## start Records shown
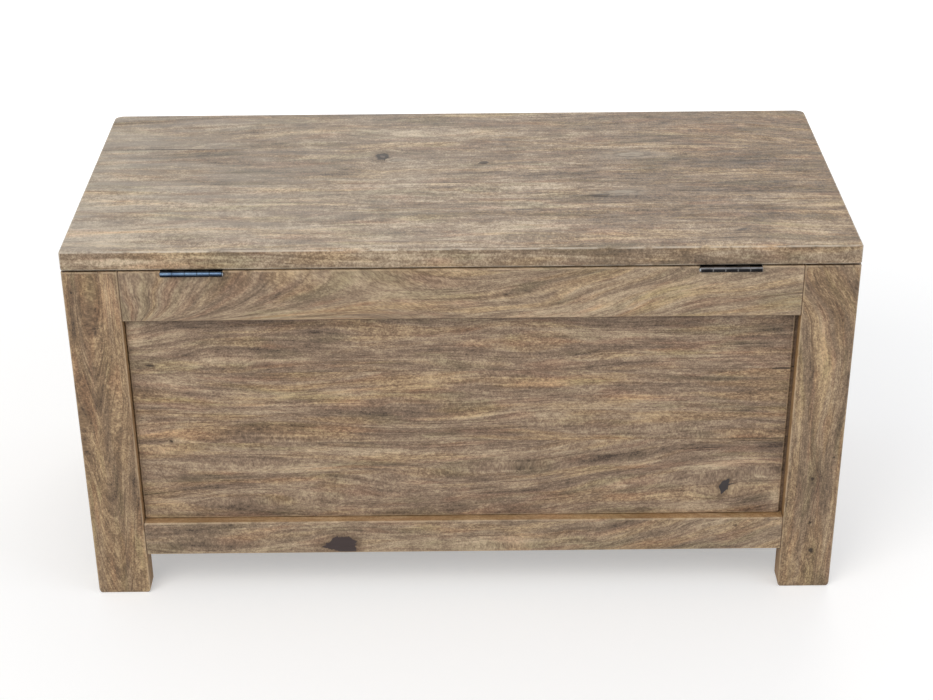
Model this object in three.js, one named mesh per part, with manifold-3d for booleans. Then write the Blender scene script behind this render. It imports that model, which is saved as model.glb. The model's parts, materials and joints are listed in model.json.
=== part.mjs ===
// Mule chest: a lidded well above two drawers, in frame and panel construction.
// Millimetres, +Z up, z = 0 on the floor. The drawers face -Y and the hinges are at +Y.
import * as THREE from 'three';
import { mergeVertices } from 'three/addons/utils/BufferGeometryUtils.js';
import { RoundedBoxGeometry } from 'three/addons/geometries/RoundedBoxGeometry.js';
import Module from 'manifold-3d';

const wasm = await Module();
wasm.setup();

// Closed chest, without the hinge barrels and knobs
const chestWidth = 980;
const chestDepth = 449;
const chestHeight = 507;

// Fits
const glueLine = 0.1;
const looseFit = 0.3;
const cutOverrun = 5;
const weldDistance = 0.001;

// Frames of the four faces
const frameThickness = 29;
const legWidth = 69;
const legSideWidth = 58;
const topRailHeight = 68.5;
const midRailHeight = 35;
const bottomRailHeight = 49;
const footHeight = 62;
const dividerWidth = 35;
const cornerRound = 2.5;
const footRound = 4.5;
const tenonThickness = 10;
const tenonLength = 28;
const postTenonLength = 18;
const tenonShoulder = 12;
const dividerTenonLength = 12;
const dividerTenonShoulder = 7;

// Panels: a field set back from the frame, with a thinner tongue all round in the frame's grooves
const panelRecess = 12;
const panelThickness = 14;
const rebateDepth = 4;
const tongueThickness = 6;
const tongueLength = 8;
const grooveDepth = 10;
const panelEdgeGap = 1;
const backPanelShrinkage = 4.5;
const backPanelShares = [0.27, 0.345, 0.385];

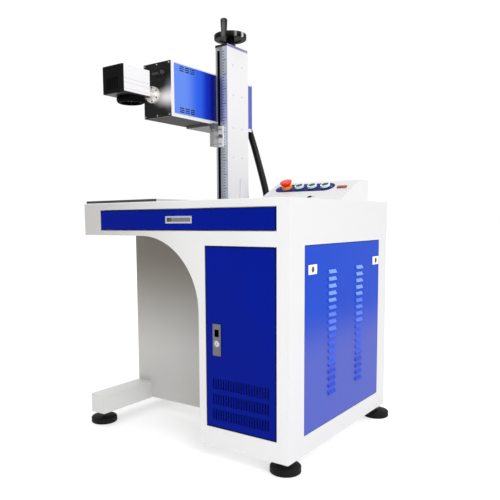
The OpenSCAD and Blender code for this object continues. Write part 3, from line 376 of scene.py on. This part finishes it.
BLACKPLATE = enamel("black_anodised", (0.13, 0.125, 0.125), (0.09, 0.085, 0.085), rough=0.34,
                    metal=0.4, bump=0.08, stretch=(1, 1, 0.04), grain=1600, specular=0.3)
BRASS = enamel("dark_brass", (0.42, 0.38, 0.22), (0.34, 0.30, 0.18), metal=0.8)
KNOB = enamel("knob_grey", (0.40, 0.38, 0.38), (0.33, 0.31, 0.31), metal=0.7)
CHROME = enamel("chrome", (0.74, 0.73, 0.74), (0.66, 0.65, 0.66), rough=0.2, metal=1.0, bump=0.0)
PULL = enamel("pull_chrome", (0.92, 0.92, 0.94), (0.86, 0.86, 0.88), rough=0.2, metal=1.0,
              bump=0.0)
LOCK = enamel("lock_metal", (0.47, 0.47, 0.49), (0.41, 0.41, 0.43), rough=0.28, metal=1.0,
              bump=0.0)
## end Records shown
▸ **Task to complete**
Extract, please, the lines from the start of the entries above through the one with "const dividerTenonShoulder = 7;", both included, reproducing each exactly and adding nothing.

▸ **Reply to the task**
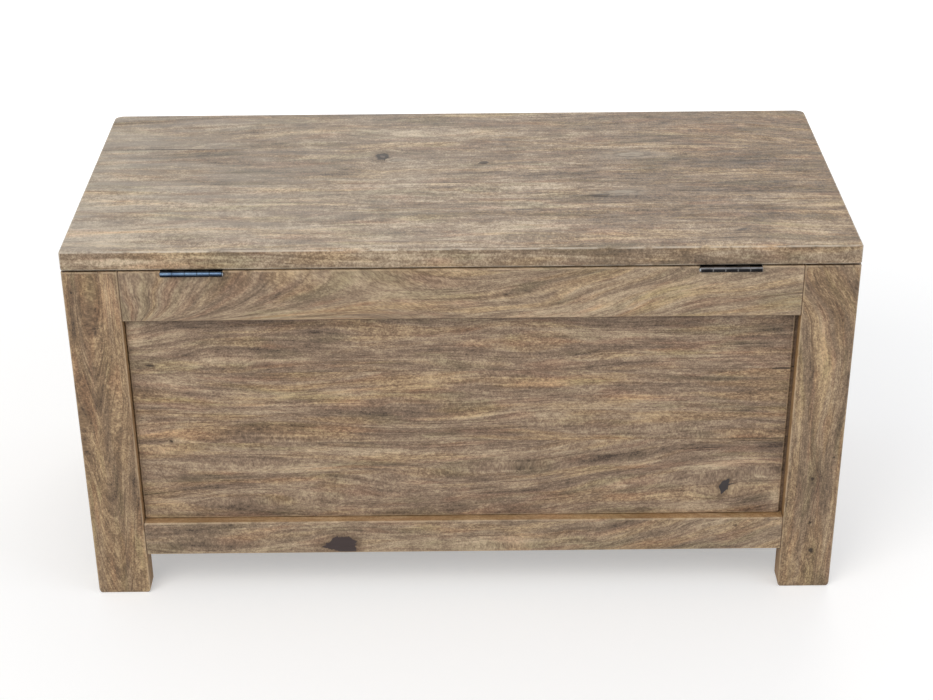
Model this object in three.js, one named mesh per part, with manifold-3d for booleans. Then write the Blender scene script behind this render. It imports that model, which is saved as model.glb. The model's parts, materials and joints are listed in model.json.
=== part.mjs ===
// Mule chest: a lidded well above two drawers, in frame and panel construction.
// Millimetres, +Z up, z = 0 on the floor. The drawers face -Y and the hinges are at +Y.
import * as THREE from 'three';
import { mergeVertices } from 'three/addons/utils/BufferGeometryUtils.js';
import { RoundedBoxGeometry } from 'three/addons/geometries/RoundedBoxGeometry.js';
import Module from 'manifold-3d';

const wasm = await Module();
wasm.setup();

// Closed chest, without the hinge barrels and knobs
const chestWidth = 980;
const chestDepth = 449;
const chestHeight = 507;

// Fits
const glueLine = 0.1;
const looseFit = 0.3;
const cutOverrun = 5;
const weldDistance = 0.001;

// Frames of the four faces
const frameThickness = 29;
const legWidth = 69;
const legSideWidth = 58;
const topRailHeight = 68.5;
const midRailHeight = 35;
const bottomRailHeight = 49;
const footHeight = 62;
const dividerWidth = 35;
const cornerRound = 2.5;
const footRound = 4.5;
const tenonThickness = 10;
const tenonLength = 28;
const postTenonLength = 18;
const tenonShoulder = 12;
const dividerTenonLength = 12;
const dividerTenonShoulder = 7;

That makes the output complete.